Chambre de l'assurance de dommages (Québec)

Agency overview
- Formed: 1998
- Jurisdiction: Canadian province of Quebec
- Headquarters: 999, boul. De Maisonneuve Ouest, bureau 1200, Montréal, Québec, Canada
- Agency executive: Diane Beaudry, CPA, CA, IAS.A., President and CEO;
- Website: www.chad.ca/en

= Chambre de l'assurance de dommages (Québec) =

The Chambre de l'assurance de dommages (Damage Insurance Chamber) (ChAD) in Quebec (Canada) was created under section 284 of the "Act respecting the distribution of financial products and services" (RSQ, (C) D-9.2) at the same time of the creation of the Chambre de la sécurité financière (Québec) (Chamber of Financial Security). Legal entity, its mission is to ensure the protection of the public in matters of damage insurance. The ChAD oversees the compulsory professional development and the ethical conduct of over 15,000 damage insurance agents and brokers, as well as claims adjusters; and provides preventive oversight and enforces discipline on individuals working in these fields.

== Members ==
Members of the "Chambre de l'assurance de dommages" (Damage Insurance Chamber) are:
- Damage insurance brokers (working for a brokerage or self-employed),
- Damage insurance agents (working for insurers),
- Claims adjusters (working for an insurer or a firm).

The "Chambre de l'assurance de dommages" ensures the compulsory continuing education and professional ethics of its members.

== Regulation ==
Professionals in property and casualty insurance are certified by the Autorité des marchés financiers (Québec) (Authority of the financial markets) and supervised by the "Chambre d'assurance de dommages". For example, agents, brokers and claims adjusters:
- Must adhere to a code of ethics;
- Must follow continuing education;
- Can be investigated by a trustee, may be inspected by the "Chambre de l'assurance de dommages" or by the Autorité des marchés financiers (Québec)

== Laws and regulations ==
At the ethical and regulatory level, members of the Damage Insurance Chamber must comply with the following laws and regulations:
- An "Act respecting the distribution of financial products and services".
- Code of Ethics for Insurance Representatives of damage.
- Code of Conduct for Claims Adjusters.
- Mandatory Continuing Education Requirements Regulation of the "Chambre de l'assurance de dommages.

A professional who does not respect his obligations may be brought before the Discipline Committee of the "Chambre de l'assurance de dommages" and receive a penalty which may range from reprimand to temporary or permanent cancellation, in accordance with the section 156 of the Professional Code.

== Discipline ==
The Discipline Committee shall hear any complaint made by the trustee against a professional. Complaints may come from a consumer or from any member of the "Chambre de l'assurance de dommages". Thus, a consumer who feels wronged or a representative who is a witness to non-ethical practices may apply directly to the "Chambre de l'assurance de dommages" or the Information Center of the Autorité des marchés financiers (Québec).

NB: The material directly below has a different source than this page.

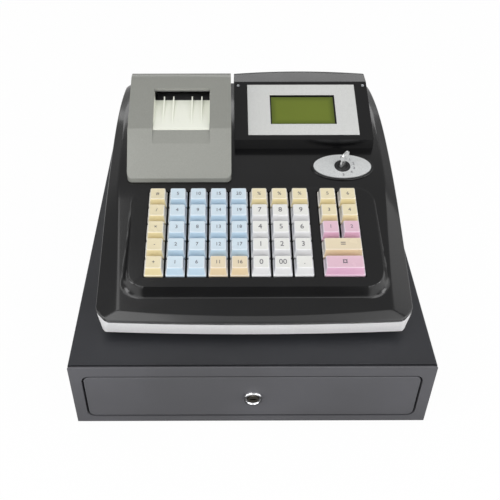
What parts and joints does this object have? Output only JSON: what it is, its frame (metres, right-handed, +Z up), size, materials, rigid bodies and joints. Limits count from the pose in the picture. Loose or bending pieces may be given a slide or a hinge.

== Coalition for the Promotion of Damage Insurance Professions ==
In 2002, the Coalition for the Promotion of the Damage Insurance Professions (Coalition) was set up on the initiative of the "Chambre de la sécurité financière". The entire insurance industry then mobilized by associating itself with this cause, its program and its activities. The mission of this coalition is to attract more candidates to career opportunities in property and casualty insurance and to enhance the image of the professionals who work there.

The Coalition's Board of Directors consists of 13 executive directors from various organizations or categories of members. Maya Raic, President and CEO of the "Damage Insurance Chamber", is a member of the Board of Directors.

== History ==
- Sept. 2017 - Bill 141 is tabled at the National Assembly of Quebec, proposing the amalgamation of the mission of the CAD to the Autorité des marchés financiers (Québec) (AMF).
- June 13, 2018 - Adoption of Bill 141 amended at the National Assembly of Quebec, after withdrawing the proposed amalgamation of CAD to the AMF.

== Price Marcel-Tassé ==
In 1999, the "Chambre de l'assurance de dommages" (ChAD) launched the Marcel-Tassé Prize with the objective of encouraging and honoring individuals of the next generation in damage insurance.

The Marcel-Tassé Prize consists of two parts:
• general: addressing the next generation of a college or university program not specializing in damage insurance;
• specialized in property and casualty insurance: intended for graduates of the DEC (collegial studies diploma) in insurance and financial services or an AEC (attestation of collegial studies) in property and casualty insurance.

For the insurance industry, the Marcel-Tassé Awards are an exceptional recognition and a remarkable distinction. The Marcel-Tassé Awards are each awarded with a $2,000 grant.